Une chasse privée commerciale née des travaux de la centrale nucléaire du Blayais a été transformée en zone humide riche en oiseaux.
L’estuaire de la Gironde est le plus vaste d'Europe occidentale mais il est peu connu des naturalistes malgré son intérêt botanique et ornithologique. Il est composé d’habitats variés : vasières, prés salés, roselières, mares, ripisylves, prairies humides, cultures et falaises calcaires. De vastes marais s’étendaient autrefois le long de sa rive droite, entre Blaye et Mortagne-sur-Gironde, mais ils ont subi de grands travaux de drainage à partir du 17ème siècle afin de les transformer en terres agricoles.
Le domaine des Nouvelles Possessions, sur la commune de Braud et Saint Louis (Gironde), était autrefois un ensemble de 120 hectares de prairies humides quadrillées par des fossés. En 1976, pour la construction de la centrale nucléaire de Blaye, il a été divisé en huit carrés endigués destinés à recevoir les boues extraites des fondations.
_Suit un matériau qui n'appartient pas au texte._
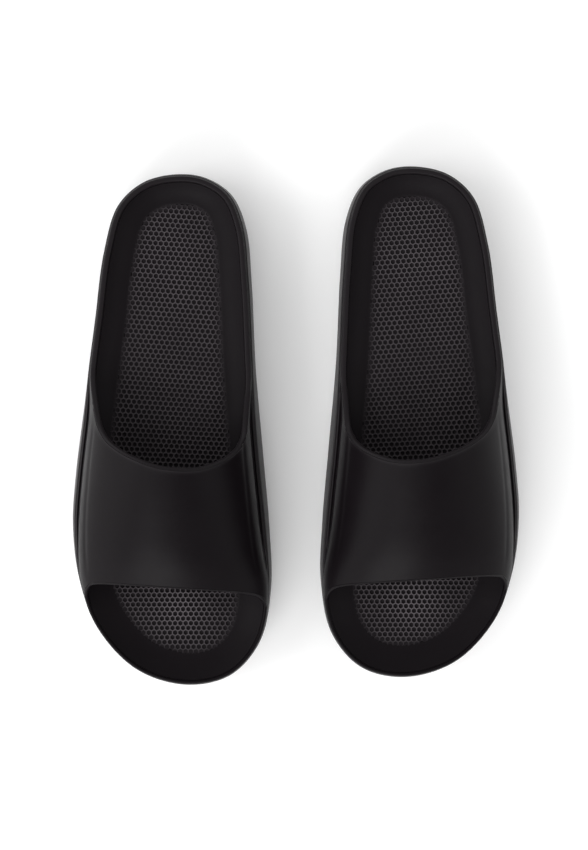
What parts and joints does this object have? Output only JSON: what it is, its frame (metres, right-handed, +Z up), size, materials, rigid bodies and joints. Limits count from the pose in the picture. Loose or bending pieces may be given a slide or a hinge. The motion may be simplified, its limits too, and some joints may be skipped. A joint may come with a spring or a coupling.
{
  "type": "slide sandals",
  "caption": "Pair of moulded foam slide sandals with a wide closed strap, a dished honeycomb footbed, a bulging midsole and a lugged rubber outsole.",
  "frame": {"origin": "centre of the pair's footprint, on the ground", "axes": "+Z up, -Y towards the toes, +X towards the left slide"},
  "size_m": [0.255, 0.2942, 0.082],
  "materials": {
    "upper_foam": "satin moulded closed-cell foam",
    "footbed_foam": "matte moulded closed-cell foam with a honeycomb patch",
    "midsole_foam": "satin moulded closed-cell foam",
    "outsole_rubber": "matte solid rubber"
  },
  "bodies": {
    "right_slide": {"right_upper": "upper_foam", "right_footbed": "footbed_foam", "right_midsole": "midsole_foam", "right_rear_outsole": "outsole_rubber"},
    "right_forefoot": {"right_front_outsole": "outsole_rubber"},
    "left_slide": {"left_upper": "upper_foam", "left_footbed": "footbed_foam", "left_midsole": "midsole_foam", "left_rear_outsole": "outsole_rubber"},
    "left_forefoot": {"left_front_outsole": "outsole_rubber"}
  },
  "joints": [
    {"name": "left_lift", "type": "slide", "parent": "right_slide", "child": "left_slide", "axis": [0, 0, 1], "range_m": [0, 0.12]},
    {"name": "right_flex", "type": "hinge", "parent": "right_slide", "child": "right_forefoot", "pos_m": [-0.072, -0.0486, 0.012], "axis": [-0.9613, 0.2756, 0], "range_deg": [0, 25], "stiffness_Nm_per_rad": 4, "deforming": ["right_midsole", "right_footbed", "right_upper"]},
    {"name": "left_flex", "type": "hinge", "parent": "left_slide", "child": "left_forefoot", "pos_m": [0.072, -0.0442, 0.012], "axis": [-0.9613, -0.2756, 0], "range_deg": [0, 25], "stiffness_Nm_per_rad": 4, "deforming": ["left_midsole", "left_footbed", "left_upper"]}
  ]
}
Au début des années 1980, il a été acheté par un particulier qui l’a asséché et lâché du gibier, puis en 2002, la commune de Braud et Saint Louis a acquis cette zone dégradée. Afin de favoriser le retour et l’installation de nouvelles espèces d’oiseaux, des travaux d’aménagement, une gestion adaptée du réseau hydraulique et un entretien du milieu par des poneys, des vaches et des moutons ont été mis en place. Trois sentiers balisés jalonnés d'observatoires et une tour ont été créés.
Le domaine a été classé en réserve communale de chasse et de faune sauvage en 2007. Afin de développer l’écotourisme, un parc ornithologique appelé Terres d’Oiseaux a été ouvert au public en 2010.
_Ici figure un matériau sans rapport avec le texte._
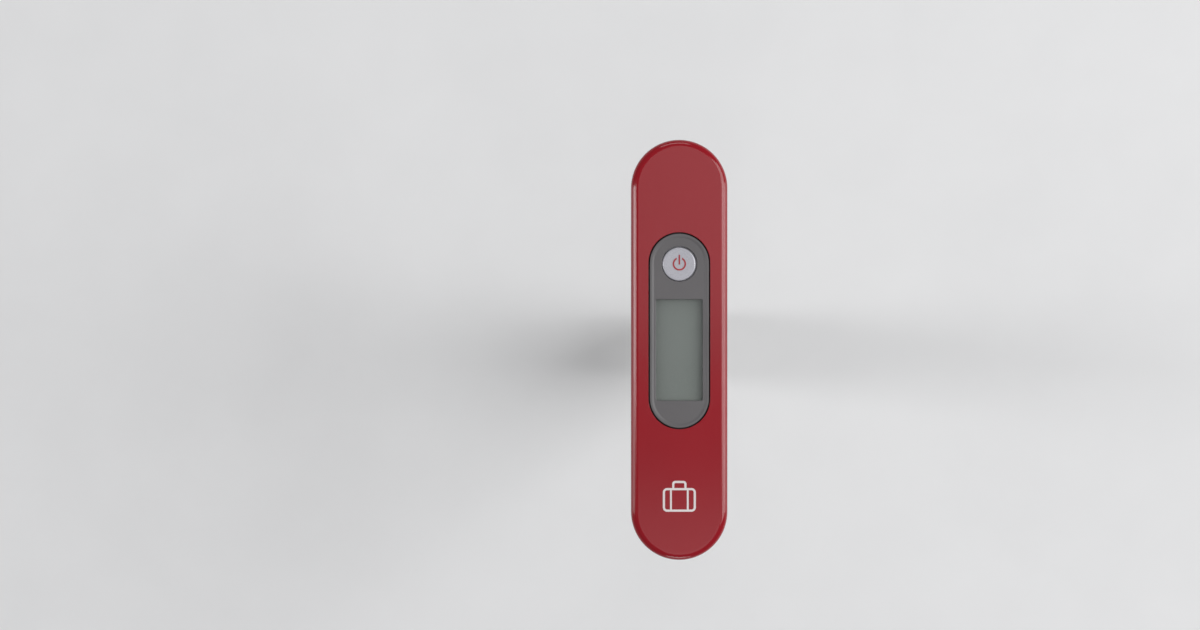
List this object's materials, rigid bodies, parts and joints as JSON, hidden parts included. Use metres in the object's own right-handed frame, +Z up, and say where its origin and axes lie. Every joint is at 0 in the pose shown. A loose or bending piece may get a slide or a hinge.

Grâce à Florian Sarrazin, le directeur de ce site, nous vous proposons une présentation de cette zone humide de plus en plus intéressante pour l’observation des oiseaux.
Historique
Situation du parc ornithologique Terres d'Oiseaux (Gironde). Carte : Ornithomedia.com |
L’histoire du parc ornithologique Terres d’Oiseaux est liée à la construction en 1976 de la centrale nucléaire de Blayais : le domaine des Nouvelles Possessions, un ensemble de 120 hectares de prairies humides situé sur la commune de Braud et Saint Louis (Gironde), avait été choisi pour recevoir les boues extraites des fondations. Huit grands casiers endigués ont été creusés et un canal central tracé pour drainer le site. Au début des années 1980, le domaine a été acheté par un particulier qui l’a en grande partie asséché et qui a relâché des animaux (cailles, perdrix, faisans, daims) pour en faire une chasse privée. En 2002, la commune de Braud et Saint Louis est devenue propriétaire de cette zone très dégradée et a entrepris dès 2003, avec l’aide de l'Office National de la Chasse et de la Faune Sauvage (ONCFS), les premiers aménagements pour favoriser l'avifaune. Les premiers groupes scolaires ont été accueillis cette même année.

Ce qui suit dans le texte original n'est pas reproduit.